I didn't deal with the math settings, I forgot to do anything about svg images, I didn't set up memcache, and I didn't deal with lucene search, all things that would be useful for a real mirror. I also skipped over the Cite extension, which would be a must for Wikipedia articles. But this was still enough to let me view (most) pages without errors.

There might be more things one could turn off in MySQL before starting to shovel data in.

I didn't try to fix up Special:Statistics. I would never run the updater script for this, as it would be too slow. This table should be populated by hand using the count of the titles in the main namespace, the number of pages in the main namespace with links (I think this can be gotten by munging the pagelinks table), etc.

Because this is not a huge wiki, I didn't need to break up the tab delimited files into chunks. The recommended procedure is to have a script that writes pieces of them to a fifo from which MySQL reads.

My mysql configuration settings were laughably on the low side:

  • key_buffer_size=256MB
  • max_allowed_packet=20M
  • innodb_buffer_pool_size=512M
  • innodb_additional_mem_pool_size=40M
  • innodb_log_file_size=128M
  • innodb_log_buffer_size=8M

For a large wiki these would not be at all viable.

Wikidata is going to change this procedure.
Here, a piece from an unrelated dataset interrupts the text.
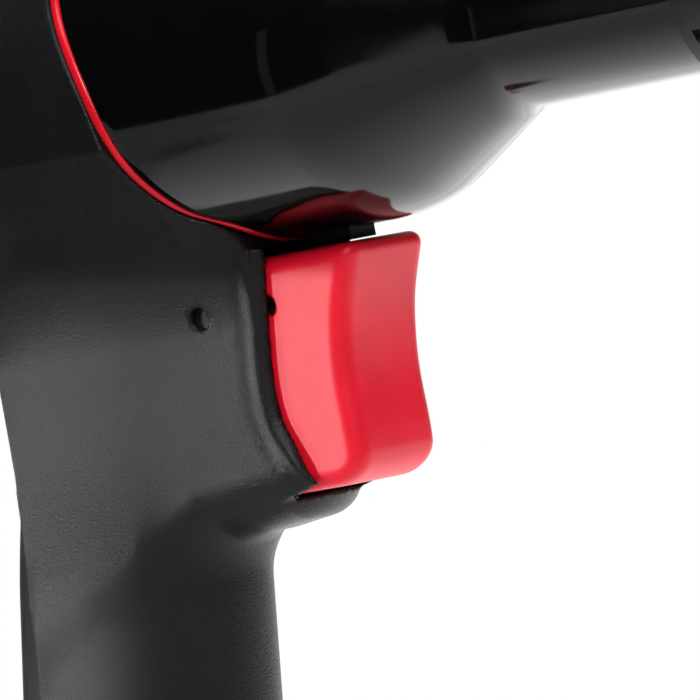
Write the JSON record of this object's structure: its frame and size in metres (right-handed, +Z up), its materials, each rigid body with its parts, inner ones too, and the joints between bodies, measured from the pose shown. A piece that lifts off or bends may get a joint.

I don't know what's needed for wikis that alredy have this enabled.

Flagged Revisions enabled on your wiki? You'll want those tables and you'll want to convert and import them. I'm sure there are some extension-specific configuration settings you'll need, and I'm equally sure I have no idea what those are.

Liquid Threads? No frickin' clue. Good luck on that one.